Until recently, the industry had decried the Colorado law on which the original Ohio House Bill 123 was modeled, saying Colorado drove small lenders from the market.

But on Tuesday, the industry made it clear it would now prefer Colorado’s law to what Ohio has placed before it — with even tougher restrictions on interest, fees, and borrower income qualifications.

“It is a supply-and-demand equation,” said Ted Saunders, chairman and CEO of the corporate parent of the 93-location Checksmart brand and president of the Ohio Consumer Lenders Association.

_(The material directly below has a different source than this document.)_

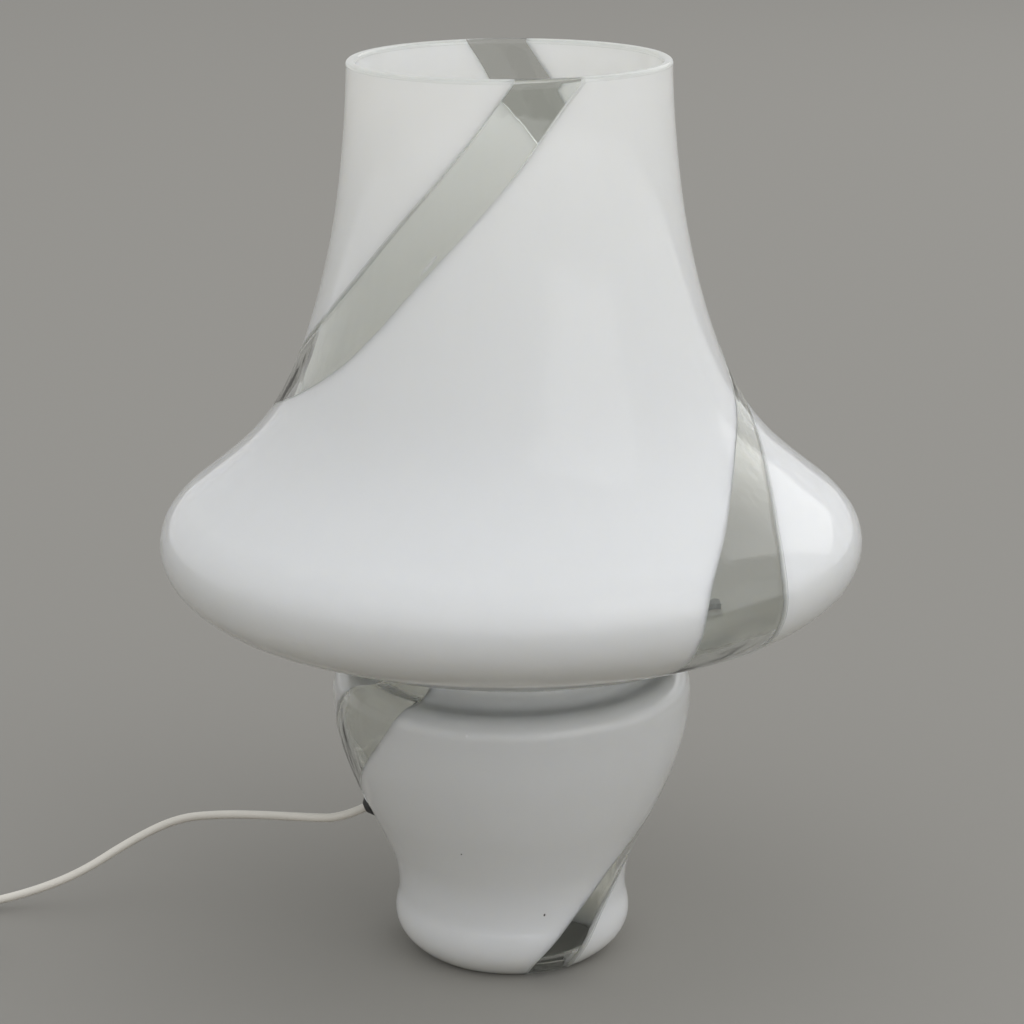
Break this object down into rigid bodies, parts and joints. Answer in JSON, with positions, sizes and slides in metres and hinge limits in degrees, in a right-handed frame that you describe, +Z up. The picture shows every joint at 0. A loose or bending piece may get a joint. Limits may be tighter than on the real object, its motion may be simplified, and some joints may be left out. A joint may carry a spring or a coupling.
{
  "type": "mushroom table lamp",
  "caption": "Table lamp of one blown piece of cased glass: baluster base, mushroom cap and open chimney, with a lampholder on a carrier, corded rocker switch and plug.",
  "frame": {"origin": "middle of the foot's resting plane, on the glass axis", "axes": "+Z up along the glass axis; +X to the right of somebody facing the lamp along +Y; the cord leaves towards -X"},
  "size_m": [0.5955, 0.4069, 0.5299],
  "materials": {
    "opal_cased_glass": "blown cased glass, opal white panels with clear bands, glossy",
    "clear_glass": "clear glass, glossy",
    "black_rubber": "moulded rubber, satin black",
    "grey_rubber": "soft silicone rubber, matt",
    "zinc_steel": "zinc-plated steel, dull",
    "black_plastic": "moulded thermoplastic, satin black",
    "porcelain": "steatite, semi-matt",
    "brass": "plain brass, satin",
    "lamp_cap_aluminium": "bright aluminium",
    "black_glass": "vitrified insulator, glossy black",
    "tungsten": "dark grey wire",
    "white_cord": "PVC sheath, off-white, satin",
    "white_plastic": "moulded plastic, off-white, semi-gloss",
    "core_insulation": "PVC core insulation, brown",
    "plated_pins": "nickel-plated brass"
  },
  "bodies": {
    "lamp": {"glass_body": "opal_cased_glass", "cord_grommet": "black_rubber", "lamp_carrier": "zinc_steel", "carrier_sleeves": "grey_rubber", "threaded_nipple": "zinc_steel", "nipple_washer": "zinc_steel", "nipple_nut": "zinc_steel", "cord_grip": "black_plastic", "cord_grip_screw": "zinc_steel", "holder_cap": "black_plastic", "holder_insert": "porcelain", "holder_terminal_screws": "brass", "holder_skirt": "black_plastic", "holder_centre_tongue": "brass", "holder_screw_shell": "brass", "holder_wires": "core_insulation", "cord_inner": "white_cord", "cord_lead": "white_cord", "cord_tail": "white_cord", "cord_coil": "white_cord", "cord_end": "white_cord", "switch_base": "white_plastic", "switch_cover": "white_plastic", "switch_rocker_pin": "zinc_steel", "switch_terminals": "brass", "switch_terminal_screws": "zinc_steel", "switch_cord_clamps": "white_plastic", "switch_clamp_screws": "zinc_steel", "switch_housing_screws": "zinc_steel", "switch_wires": "core_insulation", "plug_strain_relief": "white_plastic", "plug_body": "white_plastic", "plug_pins": "plated_pins", "plug_pin_sleeves": "black_plastic"},
    "bulb": {"bulb_screw_cap": "lamp_cap_aluminium", "bulb_insulator": "black_glass", "bulb_centre_contact": "brass", "bulb_glass_envelope": "clear_glass", "bulb_stem": "clear_glass", "bulb_lead_wires": "tungsten", "bulb_filament": "tungsten"},
    "rocker": {"switch_rocker": "white_plastic", "switch_plunger": "white_plastic", "switch_plunger_spring": "zinc_steel"},
    "contact_bridge": {"switch_contact_bridge": "brass"}
  },
  "joints": [
    {"name": "bulb_turn", "type": "hinge", "parent": "lamp", "child": "bulb", "pos_m": [0, 0, 0.25], "axis": [0, 0, 1], "range_deg": [0, 1080]},
    {"name": "rocker_press", "type": "hinge", "parent": "lamp", "child": "rocker", "pos_m": [-0.372, -0.059, 0.015], "axis": [1, 0, 0], "range_deg": [0, 16]},
    {"name": "bridge_rock", "type": "hinge", "parent": "lamp", "child": "contact_bridge", "pos_m": [-0.372, -0.059, 0.007], "axis": [1, 0, 0], "range_deg": [-12, 0]}
  ],
  "couplings": [
    {"joint": "bridge_rock", "follows": "rocker_press", "ratio": -0.75}
  ]
}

“And I can unequivocally say, based on what happened in Colorado, supply [of lenders] went down ... and the void was met with other, more expensive options,” he said.

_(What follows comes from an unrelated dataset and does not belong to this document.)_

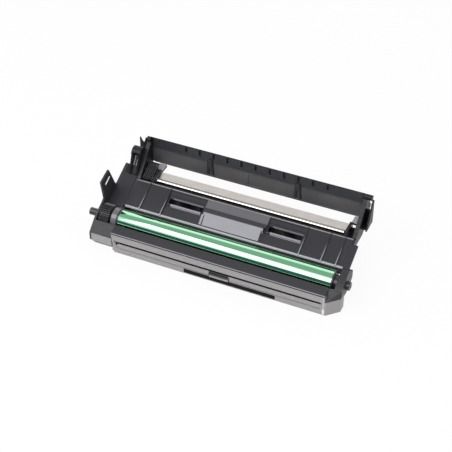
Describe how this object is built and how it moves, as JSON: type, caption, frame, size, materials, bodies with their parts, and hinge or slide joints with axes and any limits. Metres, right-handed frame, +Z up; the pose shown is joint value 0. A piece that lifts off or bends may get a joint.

He pointed to 2008 reforms enacted by the General Assembly that were overwhelmingly upheld by voters when the industry tried to repeal them at the ballot. Ultimately, lenders found a way around the restrictions by repackaging the loans under a different section of law.

He suggested the new bill could again lead to the “law of unintended consequences.”

“We have been operating for 10 years under the current law,” Sen. Scott Oelslager (R., North Canton), chairman of the Senate Finance Committee, told him. “You’ve said to me that you’re very concerned about the rates being so high. My question is why didn’t you speak up a long time ago to the legislature proactively to address that issue and not wait until these reform bills were introduced?”

Sen. Charleta Tavares (D., Columbus) took issue with Mr. Saunders’ suggestion that it would be better if Ohio capped loans so that monthly payments would be no more than 25 of the borrower’s gross monthly income, as allowed under Colorado’s law.

“These folks are trapped, and taking more of their paycheck is not going to help them get out…,” Ms. Tavares said.

House Bill 123 would cap payments at 6 percent of gross monthly income or 7 percent of net income for loans of 90 days or less.

Among northwest Ohio’s delegation, Sen. Randy Gardner (R., Bowling Green) joined Mr. Burke in voting “yes,” while Sens. Robert McColley (R., Napoleon) and Matt Huffman (R., Lima) voted “no.” Sen. Edna Brown (D., Toledo) was absent.

“When you look at the income tables at what would qualify for some of these short-term loans…, in many of these occasions there’s no other viable alternative for these individuals to obtain credit…,” Mr. McColley said.

Sponsored by Reps. Kyle Koehler (R., Springfield) and Michael Ashford (D., Toledo), the bill would cap the life of a loan to one year, limit the amount to $1,000, and cap the interest rate at 28 percent.

It would limit the initial fee on that loan to 2 percent of any amount above $500, cap total fees collected at 60 percent of the principal over the life of the loan, and cap monthly maintenance fees to 10 percent of the outstanding principal or $30, whichever is less.

The non-profit Pew Charitable Trusts think tank has estimated that the cost of such loans in Ohio can reach 591 percent when fees and interest are extrapolated over a year.

The bill now returns to the House. A spokesman said Speaker Ryan Smith (R., Gallipolis) will review the bill with the House Republican caucus before deciding whether to interrupt the chamber’s summer recess to get the bill to Gov. John Kasich’s desk.

The prior speaker, Rep. Cliff Rosenberger (R., Clarksville), resigned earlier this year amid a FBI investigation into his international travel with payday lobbyists.